━━━ RECORDS SHOWN

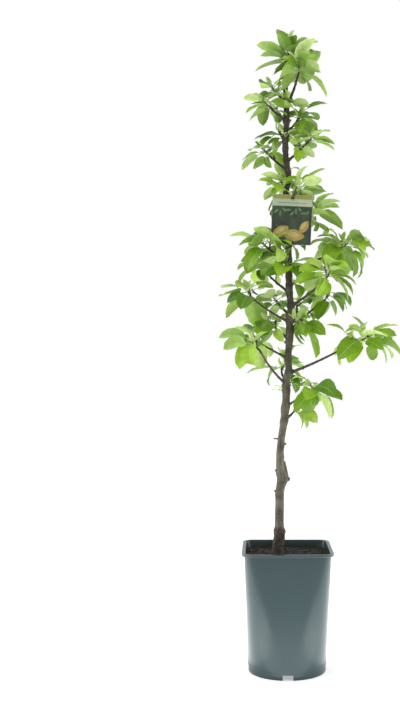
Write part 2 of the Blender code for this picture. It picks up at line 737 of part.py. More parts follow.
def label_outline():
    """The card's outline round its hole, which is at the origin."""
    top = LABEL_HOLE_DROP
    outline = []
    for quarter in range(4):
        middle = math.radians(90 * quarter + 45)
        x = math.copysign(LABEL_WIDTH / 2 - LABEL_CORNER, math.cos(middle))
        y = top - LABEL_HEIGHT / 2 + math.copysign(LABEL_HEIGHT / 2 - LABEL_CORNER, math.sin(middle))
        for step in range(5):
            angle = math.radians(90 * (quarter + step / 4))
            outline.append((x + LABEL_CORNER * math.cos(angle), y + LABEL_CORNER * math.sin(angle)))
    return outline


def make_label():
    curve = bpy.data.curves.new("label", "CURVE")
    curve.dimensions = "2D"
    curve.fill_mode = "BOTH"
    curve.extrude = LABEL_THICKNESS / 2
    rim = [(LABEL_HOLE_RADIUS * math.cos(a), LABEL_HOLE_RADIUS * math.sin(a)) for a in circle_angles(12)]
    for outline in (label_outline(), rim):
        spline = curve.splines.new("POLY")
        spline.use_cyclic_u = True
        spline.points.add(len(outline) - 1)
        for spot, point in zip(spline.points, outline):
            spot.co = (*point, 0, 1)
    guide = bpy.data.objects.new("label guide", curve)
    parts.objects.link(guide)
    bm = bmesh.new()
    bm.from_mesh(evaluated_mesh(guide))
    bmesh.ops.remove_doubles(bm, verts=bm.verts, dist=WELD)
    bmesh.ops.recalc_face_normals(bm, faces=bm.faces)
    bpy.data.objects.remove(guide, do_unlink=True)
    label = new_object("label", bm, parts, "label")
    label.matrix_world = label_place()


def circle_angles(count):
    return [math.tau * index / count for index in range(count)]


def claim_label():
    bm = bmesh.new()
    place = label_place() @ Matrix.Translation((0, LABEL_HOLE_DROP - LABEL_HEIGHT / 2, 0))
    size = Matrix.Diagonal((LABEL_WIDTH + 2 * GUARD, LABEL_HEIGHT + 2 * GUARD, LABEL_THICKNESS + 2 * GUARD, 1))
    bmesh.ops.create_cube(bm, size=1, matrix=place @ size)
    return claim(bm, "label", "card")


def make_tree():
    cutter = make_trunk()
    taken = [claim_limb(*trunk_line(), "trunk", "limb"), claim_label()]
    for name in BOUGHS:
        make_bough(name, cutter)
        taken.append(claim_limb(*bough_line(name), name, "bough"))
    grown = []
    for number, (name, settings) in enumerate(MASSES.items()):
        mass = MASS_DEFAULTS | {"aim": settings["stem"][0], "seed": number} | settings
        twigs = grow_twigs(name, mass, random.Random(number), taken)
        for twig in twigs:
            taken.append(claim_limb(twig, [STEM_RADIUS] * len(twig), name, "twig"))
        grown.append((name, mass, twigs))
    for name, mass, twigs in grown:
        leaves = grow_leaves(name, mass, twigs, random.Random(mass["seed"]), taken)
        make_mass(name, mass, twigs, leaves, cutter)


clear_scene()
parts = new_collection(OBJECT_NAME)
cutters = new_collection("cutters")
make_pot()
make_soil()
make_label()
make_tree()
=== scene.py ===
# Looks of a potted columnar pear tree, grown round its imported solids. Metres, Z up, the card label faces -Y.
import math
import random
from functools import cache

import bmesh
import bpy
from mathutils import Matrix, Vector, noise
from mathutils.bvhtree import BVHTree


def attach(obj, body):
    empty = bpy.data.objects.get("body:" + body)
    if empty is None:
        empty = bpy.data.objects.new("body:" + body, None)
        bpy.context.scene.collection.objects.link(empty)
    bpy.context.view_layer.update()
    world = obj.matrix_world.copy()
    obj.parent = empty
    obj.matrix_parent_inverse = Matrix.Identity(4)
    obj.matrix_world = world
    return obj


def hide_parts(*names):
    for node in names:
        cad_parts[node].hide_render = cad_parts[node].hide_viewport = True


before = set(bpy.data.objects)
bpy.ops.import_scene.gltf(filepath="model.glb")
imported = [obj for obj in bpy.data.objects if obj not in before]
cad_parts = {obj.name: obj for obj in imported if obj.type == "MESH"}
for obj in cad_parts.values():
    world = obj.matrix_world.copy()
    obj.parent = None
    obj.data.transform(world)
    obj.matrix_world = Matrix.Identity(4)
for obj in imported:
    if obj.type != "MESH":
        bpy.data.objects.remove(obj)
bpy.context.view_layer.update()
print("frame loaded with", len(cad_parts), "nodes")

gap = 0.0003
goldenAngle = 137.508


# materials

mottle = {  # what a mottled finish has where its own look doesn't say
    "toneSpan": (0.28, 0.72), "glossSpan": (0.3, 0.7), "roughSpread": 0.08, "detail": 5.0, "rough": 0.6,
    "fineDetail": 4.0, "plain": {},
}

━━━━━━
━━━ RECORDS SHOWN

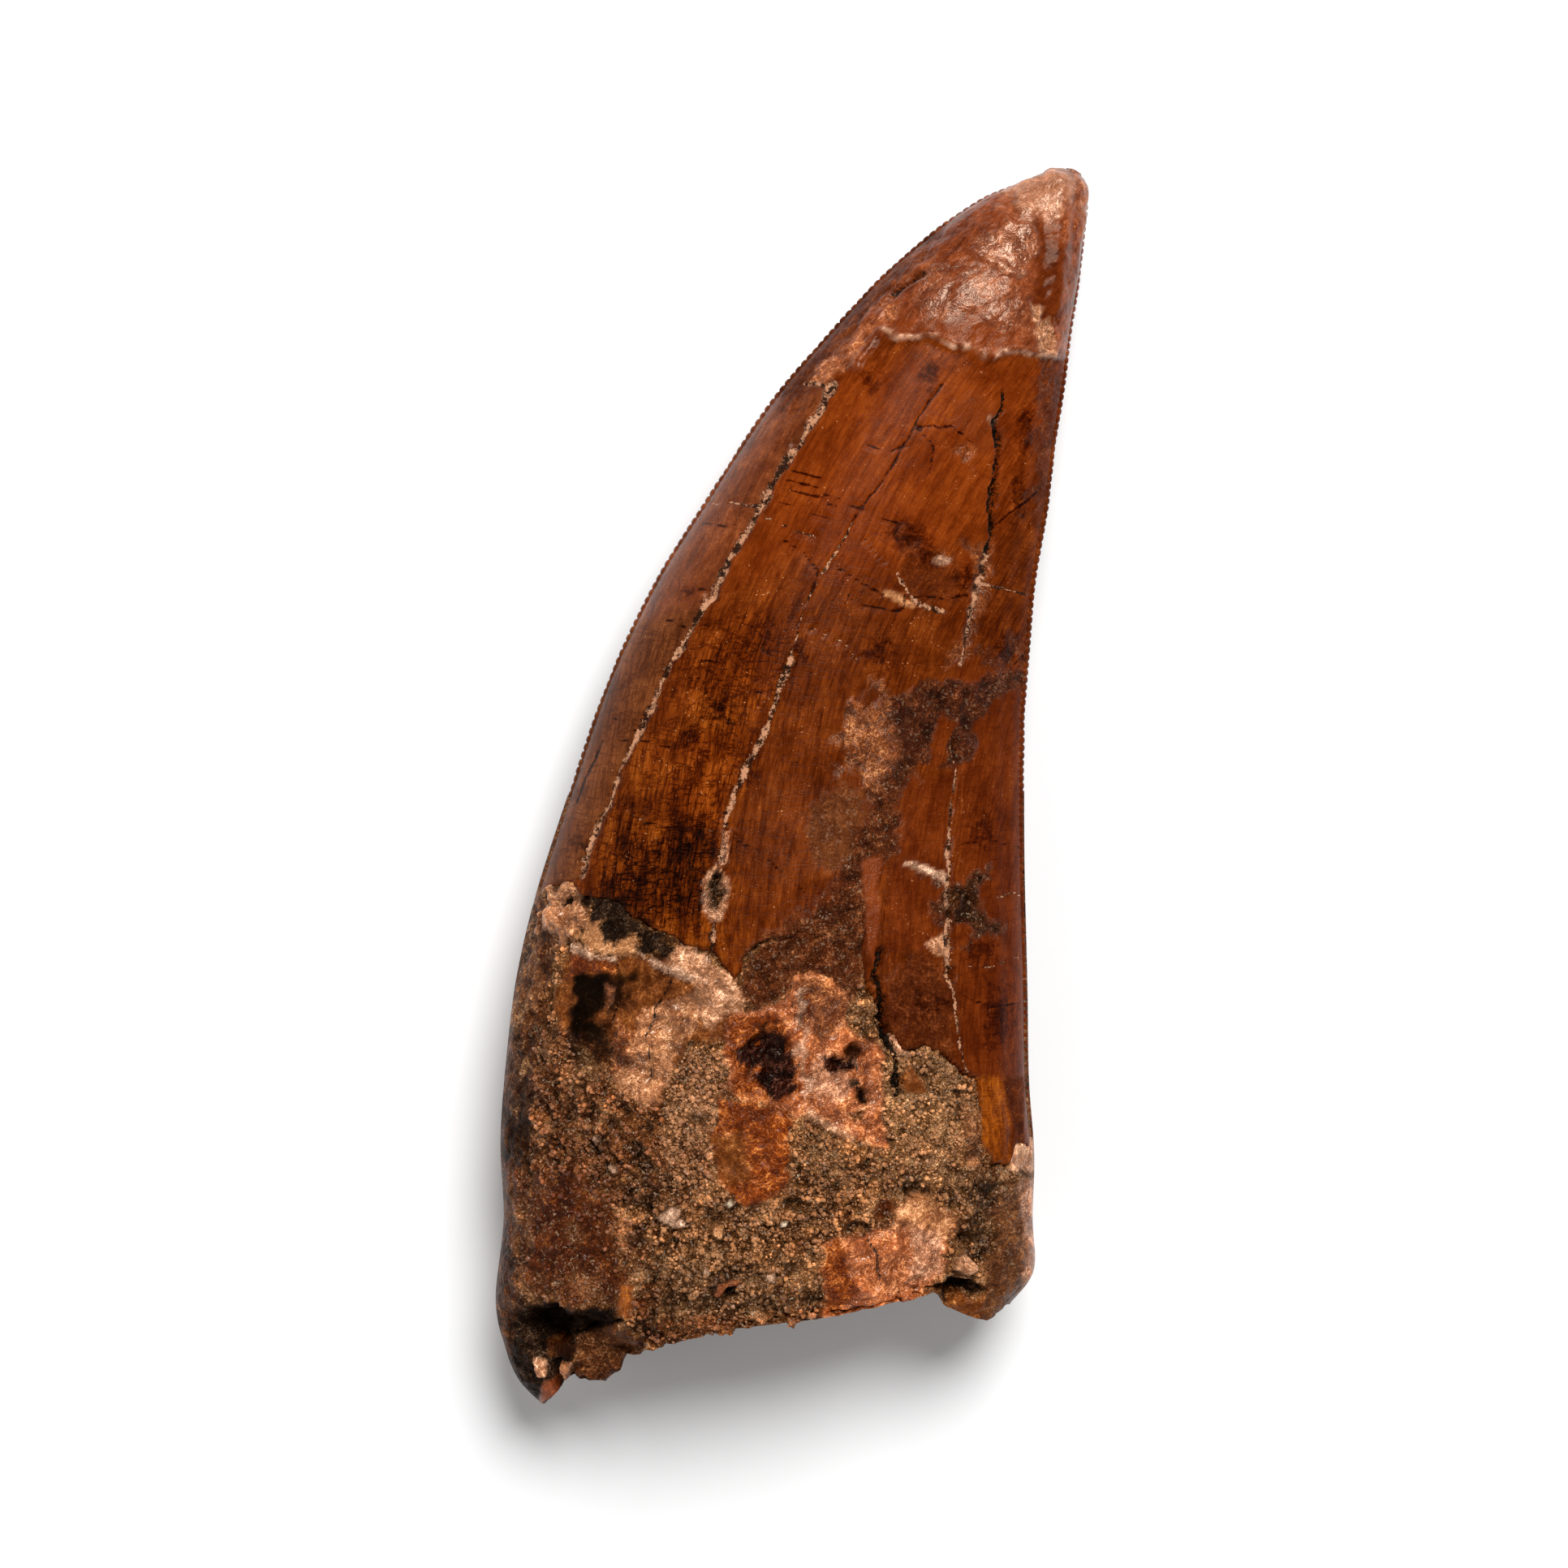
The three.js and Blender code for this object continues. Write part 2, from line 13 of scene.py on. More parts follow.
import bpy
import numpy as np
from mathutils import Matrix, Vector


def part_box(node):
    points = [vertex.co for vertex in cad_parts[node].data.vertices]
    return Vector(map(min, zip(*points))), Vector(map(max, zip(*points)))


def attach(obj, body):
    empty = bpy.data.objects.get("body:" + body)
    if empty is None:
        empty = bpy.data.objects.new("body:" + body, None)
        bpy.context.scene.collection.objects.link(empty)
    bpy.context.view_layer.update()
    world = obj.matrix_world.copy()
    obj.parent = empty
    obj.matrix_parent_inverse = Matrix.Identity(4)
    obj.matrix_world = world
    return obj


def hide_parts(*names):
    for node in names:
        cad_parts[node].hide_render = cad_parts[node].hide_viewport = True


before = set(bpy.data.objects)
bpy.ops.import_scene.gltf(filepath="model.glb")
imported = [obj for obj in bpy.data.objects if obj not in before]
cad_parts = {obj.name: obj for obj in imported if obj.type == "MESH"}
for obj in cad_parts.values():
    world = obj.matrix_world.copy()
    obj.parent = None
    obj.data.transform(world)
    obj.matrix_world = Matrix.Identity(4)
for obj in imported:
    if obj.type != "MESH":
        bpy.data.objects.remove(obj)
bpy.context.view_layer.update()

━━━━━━
━━━ RECORDS SHOWN

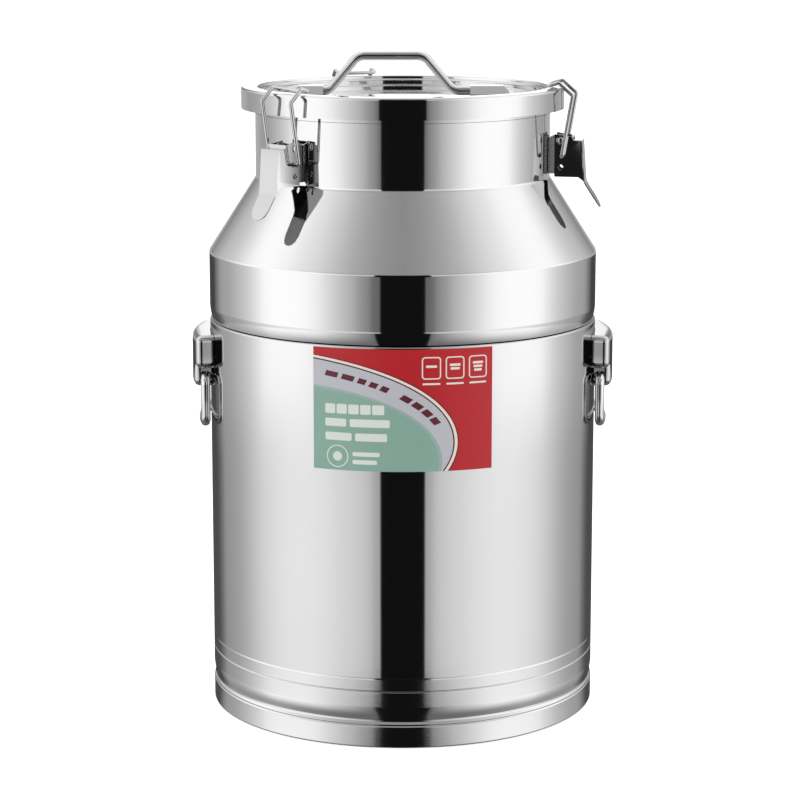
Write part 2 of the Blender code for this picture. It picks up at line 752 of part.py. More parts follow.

━━━━━━

- _YOUR OBJECTIVE_: Give the number of lines that carry the word "True", with nothing added.

- _RIGHT ANSWER_: 4